The title of the Sunday school lesson today was "God will honor those who honor him." Now, that is a conditional premise. If I honor God, he will honor me. The implication is that, if I don't honor God, he won't honor me. God, therefore, does not love unconditionally, but conditionally. That seems to fly in the face of everything I believe and know about God. I believe he does love unconditionally. The ramifications of our bad behavior toward him or toward anyone else or even toward ourselves operate independent of His love and devotion to us. That's what I believe.
Now, thinking about that notion --- you respect me and I'll respect you --- I try to reconcile it with the Golden rule, which says, as I recall, that I should do to others what I would want them to do to me.

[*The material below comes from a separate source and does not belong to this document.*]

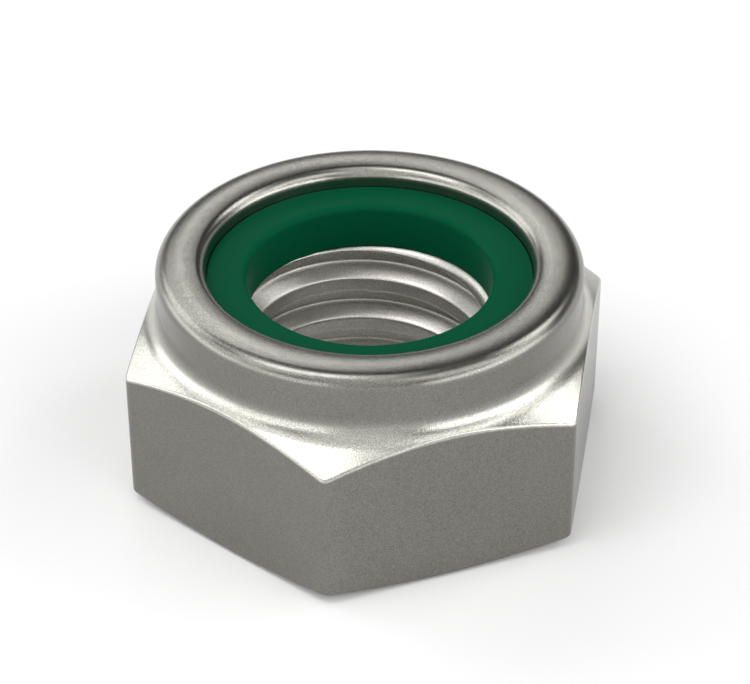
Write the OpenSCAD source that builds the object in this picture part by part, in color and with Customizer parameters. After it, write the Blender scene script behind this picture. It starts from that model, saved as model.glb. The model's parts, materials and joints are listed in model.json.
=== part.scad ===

The two notions seem to be in conflict with each other. If God will only honor me if I honor him then he is not following the admonition to do to others what you want them to do to you. I believe God will honor me because he wants me to honor him. And I should want to honor him because I want to be honored by him. The lesson seems to have it backward.
I wish though when we talk about these Old Testament cases we could utilize a different Bible than the King James version that the church insists on us using. It's very irritating to have to wade through prose that is difficult to understand when prose that is more modern and easy to grasp is available.
In any event, Eli's sons are a little out of control --- and that's putting it mildly, because the scripture says they were sons of Belial --- and they were doing things they shouldn't be doing according to Eli and according to the traditions and commandments of their religion. And so Eli, like most parents, takes them to task. He tells them they are setting a bad example and make the faithful people also transgress (which seems like a non sequitur). Eli goes on to say that if a person sins against another person, a judge will sit in judgment and impose, in essence, some sanction or punishment. If they sin against the Lord, Eli asks rhetorically, who will judge them then? He goes on to say that if they didn't follow the counsel of him, their father, the Lord would slay them.
Hmmm. Curious. What exactly is meant there? The Lord kills people for doing evil against him? Well, does he? It seems to me there are plenty of influences around in real life where that hasn't and doesn't happen, where people are warned by good, wholesome people not to do evil or not to do this or that which seems simple, yet people still do it and doing it would be, at least in the view of the faithful person, a sin against God. Yet, we don't see God taking revenge and killing the individual for their behavior. Of course, the argument can always be made that in the end God gets them, just as he gets all of us because we die.
In 1 Samuel 2:30 it suggests that God will honor those who honor him and those who despise him he will esteem lightly. The verses after that go on to talk about cutting off arms and killing people and destroying progeny, if I understand it correctly.
I just don't understand how you reconcile the two notions. God wants us to love one another. Yet killing is not thought of as showing love but hate.
I think the Old Testament manifests the inclination of man to put words into God's mouth and make him something He isn't at all. It is man's inclination to mimic others and to scapegoat whenever mankind gets into trouble.